As airlines gain technology freedom, they will have more latitude to push for distribution freedom. This well-worn path has historically proceeded in layers. The first layer is often using small degrees of content freedom to motivate online travel agencies to compete for content by switching to modern distribution technology at more reasonable economics. As airlines become less dependent on GDSs, they can seek greater distribution freedom, encouraging brick-and-mortar leisure agencies to operate either outside of, or in collaboration with, GDSs. The jury is out as to whether the final layer – i.e., corporate travel agencies – will be able to adopt modern distribution technology at scale anytime soon.
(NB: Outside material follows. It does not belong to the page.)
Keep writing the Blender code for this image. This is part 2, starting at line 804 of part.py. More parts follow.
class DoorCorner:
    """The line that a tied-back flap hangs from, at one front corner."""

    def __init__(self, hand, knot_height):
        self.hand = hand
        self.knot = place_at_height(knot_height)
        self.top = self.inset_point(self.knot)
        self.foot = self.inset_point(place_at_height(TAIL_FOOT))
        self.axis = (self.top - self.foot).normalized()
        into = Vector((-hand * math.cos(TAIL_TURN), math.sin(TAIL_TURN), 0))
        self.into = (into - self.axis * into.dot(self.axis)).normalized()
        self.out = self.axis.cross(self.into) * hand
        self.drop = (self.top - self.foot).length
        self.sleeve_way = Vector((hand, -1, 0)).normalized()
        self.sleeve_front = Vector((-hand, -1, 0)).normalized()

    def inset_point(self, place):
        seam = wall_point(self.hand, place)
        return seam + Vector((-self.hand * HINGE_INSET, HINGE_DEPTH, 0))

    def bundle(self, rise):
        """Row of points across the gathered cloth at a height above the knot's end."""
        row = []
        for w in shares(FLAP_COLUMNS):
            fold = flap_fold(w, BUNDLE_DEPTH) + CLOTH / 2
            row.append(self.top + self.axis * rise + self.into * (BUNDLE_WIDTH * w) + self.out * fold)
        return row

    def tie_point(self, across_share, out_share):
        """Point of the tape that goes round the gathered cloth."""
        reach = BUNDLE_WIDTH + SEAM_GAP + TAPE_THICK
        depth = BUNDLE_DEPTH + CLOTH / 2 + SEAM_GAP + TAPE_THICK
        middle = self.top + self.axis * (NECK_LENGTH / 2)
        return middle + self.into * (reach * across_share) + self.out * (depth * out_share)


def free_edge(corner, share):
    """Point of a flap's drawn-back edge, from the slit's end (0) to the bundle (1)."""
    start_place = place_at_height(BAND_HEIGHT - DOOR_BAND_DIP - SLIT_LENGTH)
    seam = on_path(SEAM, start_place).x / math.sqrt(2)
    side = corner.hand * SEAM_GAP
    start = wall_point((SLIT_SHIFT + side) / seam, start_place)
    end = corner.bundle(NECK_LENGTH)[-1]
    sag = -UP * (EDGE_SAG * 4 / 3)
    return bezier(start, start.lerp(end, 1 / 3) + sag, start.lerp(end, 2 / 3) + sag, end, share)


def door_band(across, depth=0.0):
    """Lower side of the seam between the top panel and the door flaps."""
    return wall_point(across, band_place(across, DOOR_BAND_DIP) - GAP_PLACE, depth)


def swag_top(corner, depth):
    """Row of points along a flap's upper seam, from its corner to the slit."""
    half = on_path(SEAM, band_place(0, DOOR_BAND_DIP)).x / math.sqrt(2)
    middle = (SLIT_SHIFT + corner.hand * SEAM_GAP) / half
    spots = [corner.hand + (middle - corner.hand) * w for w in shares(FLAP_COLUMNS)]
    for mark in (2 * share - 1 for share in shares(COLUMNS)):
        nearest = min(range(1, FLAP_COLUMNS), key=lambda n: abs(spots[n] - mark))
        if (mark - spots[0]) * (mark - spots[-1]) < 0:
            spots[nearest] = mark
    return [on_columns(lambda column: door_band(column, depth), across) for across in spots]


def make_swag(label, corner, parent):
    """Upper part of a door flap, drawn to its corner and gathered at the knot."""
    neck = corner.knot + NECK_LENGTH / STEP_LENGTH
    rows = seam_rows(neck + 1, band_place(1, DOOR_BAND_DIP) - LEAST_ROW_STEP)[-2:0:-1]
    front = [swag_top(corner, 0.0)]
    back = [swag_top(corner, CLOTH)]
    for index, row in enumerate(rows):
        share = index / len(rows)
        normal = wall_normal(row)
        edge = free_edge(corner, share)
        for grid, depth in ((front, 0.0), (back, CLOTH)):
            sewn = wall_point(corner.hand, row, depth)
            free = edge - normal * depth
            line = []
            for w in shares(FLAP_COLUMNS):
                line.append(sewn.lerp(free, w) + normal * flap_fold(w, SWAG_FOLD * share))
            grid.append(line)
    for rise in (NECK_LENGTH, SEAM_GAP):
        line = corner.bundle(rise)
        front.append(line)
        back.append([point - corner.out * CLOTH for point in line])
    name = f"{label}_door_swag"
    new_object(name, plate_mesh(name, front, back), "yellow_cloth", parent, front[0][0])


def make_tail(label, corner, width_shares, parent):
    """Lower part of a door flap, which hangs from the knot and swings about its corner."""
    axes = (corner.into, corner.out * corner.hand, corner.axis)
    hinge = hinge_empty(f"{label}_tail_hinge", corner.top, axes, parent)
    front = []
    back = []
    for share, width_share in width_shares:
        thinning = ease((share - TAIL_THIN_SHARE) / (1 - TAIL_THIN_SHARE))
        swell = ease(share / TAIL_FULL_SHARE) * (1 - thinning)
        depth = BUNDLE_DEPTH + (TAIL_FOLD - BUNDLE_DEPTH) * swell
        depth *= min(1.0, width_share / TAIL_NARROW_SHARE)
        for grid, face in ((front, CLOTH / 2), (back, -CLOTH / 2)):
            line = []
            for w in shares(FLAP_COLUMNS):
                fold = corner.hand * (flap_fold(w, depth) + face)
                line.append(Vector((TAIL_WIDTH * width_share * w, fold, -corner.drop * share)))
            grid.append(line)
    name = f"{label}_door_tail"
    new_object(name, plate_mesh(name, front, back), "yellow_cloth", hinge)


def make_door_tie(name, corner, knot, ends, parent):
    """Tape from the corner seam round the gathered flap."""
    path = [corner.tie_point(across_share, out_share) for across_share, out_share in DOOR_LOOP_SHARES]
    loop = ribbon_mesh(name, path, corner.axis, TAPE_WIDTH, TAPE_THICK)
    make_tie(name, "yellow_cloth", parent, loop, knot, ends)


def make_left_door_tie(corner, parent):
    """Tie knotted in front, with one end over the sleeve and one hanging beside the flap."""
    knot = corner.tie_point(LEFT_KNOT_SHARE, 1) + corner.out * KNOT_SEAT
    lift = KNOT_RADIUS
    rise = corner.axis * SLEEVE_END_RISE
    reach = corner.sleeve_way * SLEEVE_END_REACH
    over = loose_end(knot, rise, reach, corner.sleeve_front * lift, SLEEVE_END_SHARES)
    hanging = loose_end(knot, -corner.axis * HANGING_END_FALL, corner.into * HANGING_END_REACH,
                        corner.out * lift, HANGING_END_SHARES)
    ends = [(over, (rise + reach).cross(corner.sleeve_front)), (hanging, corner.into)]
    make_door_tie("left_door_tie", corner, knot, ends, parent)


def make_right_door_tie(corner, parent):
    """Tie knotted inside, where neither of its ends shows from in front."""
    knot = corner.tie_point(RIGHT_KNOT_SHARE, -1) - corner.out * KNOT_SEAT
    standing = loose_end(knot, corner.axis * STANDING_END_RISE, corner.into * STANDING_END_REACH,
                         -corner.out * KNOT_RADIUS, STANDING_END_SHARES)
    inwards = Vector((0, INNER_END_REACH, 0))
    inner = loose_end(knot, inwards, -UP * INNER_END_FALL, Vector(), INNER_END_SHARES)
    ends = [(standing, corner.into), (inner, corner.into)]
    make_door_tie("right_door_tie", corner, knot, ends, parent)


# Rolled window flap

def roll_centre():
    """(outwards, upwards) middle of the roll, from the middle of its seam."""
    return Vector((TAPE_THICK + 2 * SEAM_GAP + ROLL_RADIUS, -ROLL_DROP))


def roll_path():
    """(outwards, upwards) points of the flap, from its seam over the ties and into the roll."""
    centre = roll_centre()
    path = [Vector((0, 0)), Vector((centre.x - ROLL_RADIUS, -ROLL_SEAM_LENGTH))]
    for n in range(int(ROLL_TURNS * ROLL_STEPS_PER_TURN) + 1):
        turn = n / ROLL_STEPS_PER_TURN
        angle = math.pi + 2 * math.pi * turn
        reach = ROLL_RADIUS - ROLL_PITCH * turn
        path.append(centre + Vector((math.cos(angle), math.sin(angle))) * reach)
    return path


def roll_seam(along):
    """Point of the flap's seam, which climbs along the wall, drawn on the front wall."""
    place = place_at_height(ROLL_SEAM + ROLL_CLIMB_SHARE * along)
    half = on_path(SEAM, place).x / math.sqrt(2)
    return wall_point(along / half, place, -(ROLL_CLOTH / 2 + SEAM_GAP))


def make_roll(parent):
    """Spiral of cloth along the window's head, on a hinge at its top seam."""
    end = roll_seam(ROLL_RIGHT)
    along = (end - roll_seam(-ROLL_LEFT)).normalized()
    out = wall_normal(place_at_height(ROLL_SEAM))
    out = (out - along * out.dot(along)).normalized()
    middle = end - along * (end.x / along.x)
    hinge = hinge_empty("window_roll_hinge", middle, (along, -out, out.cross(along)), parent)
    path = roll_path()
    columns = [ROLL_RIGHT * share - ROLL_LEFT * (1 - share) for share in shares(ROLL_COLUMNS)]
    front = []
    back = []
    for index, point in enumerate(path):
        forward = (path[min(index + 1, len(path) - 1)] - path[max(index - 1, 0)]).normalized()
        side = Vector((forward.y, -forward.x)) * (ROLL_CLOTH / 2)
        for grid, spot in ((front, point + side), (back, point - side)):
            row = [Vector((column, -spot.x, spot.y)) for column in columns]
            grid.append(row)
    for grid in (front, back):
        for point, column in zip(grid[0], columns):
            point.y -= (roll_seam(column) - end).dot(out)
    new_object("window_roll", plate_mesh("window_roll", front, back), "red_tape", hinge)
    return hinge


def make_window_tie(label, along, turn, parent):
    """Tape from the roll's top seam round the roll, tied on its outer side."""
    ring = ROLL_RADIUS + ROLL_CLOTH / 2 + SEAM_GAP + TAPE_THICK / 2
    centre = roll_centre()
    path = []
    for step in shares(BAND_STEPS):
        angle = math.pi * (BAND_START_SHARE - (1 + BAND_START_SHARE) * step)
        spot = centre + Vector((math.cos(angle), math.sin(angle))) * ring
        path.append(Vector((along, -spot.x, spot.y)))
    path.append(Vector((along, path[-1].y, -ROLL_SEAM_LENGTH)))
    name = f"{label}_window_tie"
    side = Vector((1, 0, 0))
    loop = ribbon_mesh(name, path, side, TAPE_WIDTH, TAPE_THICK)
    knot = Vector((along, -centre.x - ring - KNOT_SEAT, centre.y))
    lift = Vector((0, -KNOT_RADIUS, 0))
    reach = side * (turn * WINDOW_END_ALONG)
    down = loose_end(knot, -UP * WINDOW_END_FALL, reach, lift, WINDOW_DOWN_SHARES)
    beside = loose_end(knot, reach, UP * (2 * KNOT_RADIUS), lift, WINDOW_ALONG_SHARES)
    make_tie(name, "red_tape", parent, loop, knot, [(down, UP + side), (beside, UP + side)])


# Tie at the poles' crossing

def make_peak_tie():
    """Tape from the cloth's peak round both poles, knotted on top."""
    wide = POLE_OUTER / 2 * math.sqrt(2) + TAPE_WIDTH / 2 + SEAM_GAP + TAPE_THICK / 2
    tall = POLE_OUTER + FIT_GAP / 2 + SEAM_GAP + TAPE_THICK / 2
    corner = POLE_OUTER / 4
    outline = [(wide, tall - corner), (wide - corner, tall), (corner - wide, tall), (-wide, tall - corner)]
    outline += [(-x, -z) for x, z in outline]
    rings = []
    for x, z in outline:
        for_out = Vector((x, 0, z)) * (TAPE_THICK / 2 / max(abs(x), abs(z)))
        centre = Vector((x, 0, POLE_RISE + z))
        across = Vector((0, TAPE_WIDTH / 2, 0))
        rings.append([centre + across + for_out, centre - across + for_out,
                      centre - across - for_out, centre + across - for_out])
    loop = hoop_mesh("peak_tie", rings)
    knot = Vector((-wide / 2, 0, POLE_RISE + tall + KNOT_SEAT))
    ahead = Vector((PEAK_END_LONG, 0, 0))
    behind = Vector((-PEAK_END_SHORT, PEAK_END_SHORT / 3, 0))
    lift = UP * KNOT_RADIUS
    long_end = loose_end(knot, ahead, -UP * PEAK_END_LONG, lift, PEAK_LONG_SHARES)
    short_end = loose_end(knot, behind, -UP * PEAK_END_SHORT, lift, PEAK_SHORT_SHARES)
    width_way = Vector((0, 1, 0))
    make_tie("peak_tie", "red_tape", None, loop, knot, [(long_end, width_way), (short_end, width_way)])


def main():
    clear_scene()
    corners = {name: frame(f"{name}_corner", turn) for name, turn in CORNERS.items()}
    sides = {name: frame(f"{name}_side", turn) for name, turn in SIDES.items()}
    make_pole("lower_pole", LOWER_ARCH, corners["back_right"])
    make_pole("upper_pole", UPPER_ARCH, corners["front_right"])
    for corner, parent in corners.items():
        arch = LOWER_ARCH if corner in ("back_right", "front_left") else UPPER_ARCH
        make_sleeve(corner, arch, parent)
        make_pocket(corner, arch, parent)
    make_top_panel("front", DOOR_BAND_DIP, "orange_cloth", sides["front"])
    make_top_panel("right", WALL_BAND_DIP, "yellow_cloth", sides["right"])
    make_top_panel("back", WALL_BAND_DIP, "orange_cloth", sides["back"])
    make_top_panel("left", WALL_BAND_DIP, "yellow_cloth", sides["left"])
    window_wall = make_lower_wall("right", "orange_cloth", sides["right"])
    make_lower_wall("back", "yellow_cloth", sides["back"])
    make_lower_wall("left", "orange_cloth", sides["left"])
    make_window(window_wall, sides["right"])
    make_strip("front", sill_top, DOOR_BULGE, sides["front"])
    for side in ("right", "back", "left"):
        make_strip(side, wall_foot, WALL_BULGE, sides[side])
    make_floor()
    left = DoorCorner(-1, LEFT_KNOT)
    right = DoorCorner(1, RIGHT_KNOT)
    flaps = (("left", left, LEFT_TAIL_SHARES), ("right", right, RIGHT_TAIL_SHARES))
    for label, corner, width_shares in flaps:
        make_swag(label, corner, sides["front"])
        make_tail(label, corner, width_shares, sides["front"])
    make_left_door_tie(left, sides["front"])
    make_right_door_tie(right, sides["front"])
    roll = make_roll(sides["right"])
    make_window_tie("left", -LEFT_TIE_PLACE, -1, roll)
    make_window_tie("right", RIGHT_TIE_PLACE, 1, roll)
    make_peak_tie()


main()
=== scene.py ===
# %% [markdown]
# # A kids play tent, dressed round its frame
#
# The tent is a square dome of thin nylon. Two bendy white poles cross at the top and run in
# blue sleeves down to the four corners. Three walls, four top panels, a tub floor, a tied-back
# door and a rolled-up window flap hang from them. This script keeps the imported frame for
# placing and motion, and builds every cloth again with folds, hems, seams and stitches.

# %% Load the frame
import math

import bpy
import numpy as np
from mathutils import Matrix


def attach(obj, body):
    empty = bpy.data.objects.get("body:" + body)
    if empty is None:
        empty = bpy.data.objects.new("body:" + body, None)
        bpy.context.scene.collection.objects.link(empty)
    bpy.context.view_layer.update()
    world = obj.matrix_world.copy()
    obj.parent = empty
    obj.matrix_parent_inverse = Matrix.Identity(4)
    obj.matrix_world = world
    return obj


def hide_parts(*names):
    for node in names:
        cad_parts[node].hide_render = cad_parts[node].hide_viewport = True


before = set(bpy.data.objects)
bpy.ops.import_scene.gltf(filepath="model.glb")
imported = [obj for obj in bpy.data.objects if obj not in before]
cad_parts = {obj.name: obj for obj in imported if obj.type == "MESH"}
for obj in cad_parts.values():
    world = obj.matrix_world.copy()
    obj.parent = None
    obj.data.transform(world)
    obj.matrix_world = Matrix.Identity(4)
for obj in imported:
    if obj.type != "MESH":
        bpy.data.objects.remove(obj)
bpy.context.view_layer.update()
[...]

On the bright side, though, many small-to-mid-sized airlines are less dependent upon corporate volume to drive their business and thus are more interested in moving forward with online and brick and mortar travel agencies only.

Conclusion

Achieving technology and distribution freedom is a challenging yet essential journey for airlines. By embracing modular technology platforms and fostering competition among distribution channels, airlines can unlock innovation, reduce costs, and enhance the customer experience. While the path to freedom may be fraught with barriers, both internal and external, a strategic and methodical approach can help airlines overcome these obstacles. Ultimately, the pursuit of freedom in technology and distribution will position airlines to thrive in an increasingly competitive and dynamic industry landscape.